• [Task to carry out]
Transcribe the material in full, exactly as written.

━━━━━━━━━━━━━━━━

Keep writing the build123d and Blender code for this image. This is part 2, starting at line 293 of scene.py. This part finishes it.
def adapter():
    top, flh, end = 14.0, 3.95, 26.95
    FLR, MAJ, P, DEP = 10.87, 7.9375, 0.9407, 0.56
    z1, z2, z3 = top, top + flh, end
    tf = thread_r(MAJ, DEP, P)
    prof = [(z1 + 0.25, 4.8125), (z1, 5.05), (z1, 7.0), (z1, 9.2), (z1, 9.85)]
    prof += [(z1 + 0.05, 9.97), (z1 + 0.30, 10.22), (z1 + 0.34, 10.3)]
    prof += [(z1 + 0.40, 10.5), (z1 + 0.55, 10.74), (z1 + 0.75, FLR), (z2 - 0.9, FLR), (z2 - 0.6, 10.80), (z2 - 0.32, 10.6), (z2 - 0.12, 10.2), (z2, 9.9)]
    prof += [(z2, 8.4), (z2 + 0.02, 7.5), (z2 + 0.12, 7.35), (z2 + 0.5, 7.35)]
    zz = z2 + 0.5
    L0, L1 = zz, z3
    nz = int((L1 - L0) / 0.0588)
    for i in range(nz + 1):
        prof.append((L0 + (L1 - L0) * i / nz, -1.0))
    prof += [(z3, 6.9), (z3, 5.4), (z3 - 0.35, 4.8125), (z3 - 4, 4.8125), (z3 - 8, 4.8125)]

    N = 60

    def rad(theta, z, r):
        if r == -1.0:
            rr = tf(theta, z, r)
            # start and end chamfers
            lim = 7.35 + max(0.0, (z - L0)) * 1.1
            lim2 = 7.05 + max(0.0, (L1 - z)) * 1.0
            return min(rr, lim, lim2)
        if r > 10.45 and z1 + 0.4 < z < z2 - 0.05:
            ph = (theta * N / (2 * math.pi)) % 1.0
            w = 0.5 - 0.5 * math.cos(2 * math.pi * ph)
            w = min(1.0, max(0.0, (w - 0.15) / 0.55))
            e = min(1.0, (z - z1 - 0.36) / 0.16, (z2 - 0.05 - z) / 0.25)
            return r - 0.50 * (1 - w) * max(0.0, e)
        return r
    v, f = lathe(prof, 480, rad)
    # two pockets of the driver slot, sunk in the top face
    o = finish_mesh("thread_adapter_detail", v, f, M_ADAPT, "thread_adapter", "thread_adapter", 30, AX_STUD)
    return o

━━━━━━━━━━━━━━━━

• [Task answer]
Keep writing the build123d and Blender code for this image. This is part 2, starting at line 293 of scene.py. This part finishes it.
def adapter():
    top, flh, end = 14.0, 3.95, 26.95
    FLR, MAJ, P, DEP = 10.87, 7.9375, 0.9407, 0.56
    z1, z2, z3 = top, top + flh, end
    tf = thread_r(MAJ, DEP, P)
    prof = [(z1 + 0.25, 4.8125), (z1, 5.05), (z1, 7.0), (z1, 9.2), (z1, 9.85)]
    prof += [(z1 + 0.05, 9.97), (z1 + 0.30, 10.22), (z1 + 0.34, 10.3)]
    prof += [(z1 + 0.40, 10.5), (z1 + 0.55, 10.74), (z1 + 0.75, FLR), (z2 - 0.9, FLR), (z2 - 0.6, 10.80), (z2 - 0.32, 10.6), (z2 - 0.12, 10.2), (z2, 9.9)]
    prof += [(z2, 8.4), (z2 + 0.02, 7.5), (z2 + 0.12, 7.35), (z2 + 0.5, 7.35)]
    zz = z2 + 0.5
    L0, L1 = zz, z3
    nz = int((L1 - L0) / 0.0588)
    for i in range(nz + 1):
        prof.append((L0 + (L1 - L0) * i / nz, -1.0))
    prof += [(z3, 6.9), (z3, 5.4), (z3 - 0.35, 4.8125), (z3 - 4, 4.8125), (z3 - 8, 4.8125)]

    N = 60

    def rad(theta, z, r):
        if r == -1.0:
            rr = tf(theta, z, r)
            # start and end chamfers
            lim = 7.35 + max(0.0, (z - L0)) * 1.1
            lim2 = 7.05 + max(0.0, (L1 - z)) * 1.0
            return min(rr, lim, lim2)
        if r > 10.45 and z1 + 0.4 < z < z2 - 0.05:
            ph = (theta * N / (2 * math.pi)) % 1.0
            w = 0.5 - 0.5 * math.cos(2 * math.pi * ph)
            w = min(1.0, max(0.0, (w - 0.15) / 0.55))
            e = min(1.0, (z - z1 - 0.36) / 0.16, (z2 - 0.05 - z) / 0.25)
            return r - 0.50 * (1 - w) * max(0.0, e)
        return r
    v, f = lathe(prof, 480, rad)
    # two pockets of the driver slot, sunk in the top face
    o = finish_mesh("thread_adapter_detail", v, f, M_ADAPT, "thread_adapter", "thread_adapter", 30, AX_STUD)
    return o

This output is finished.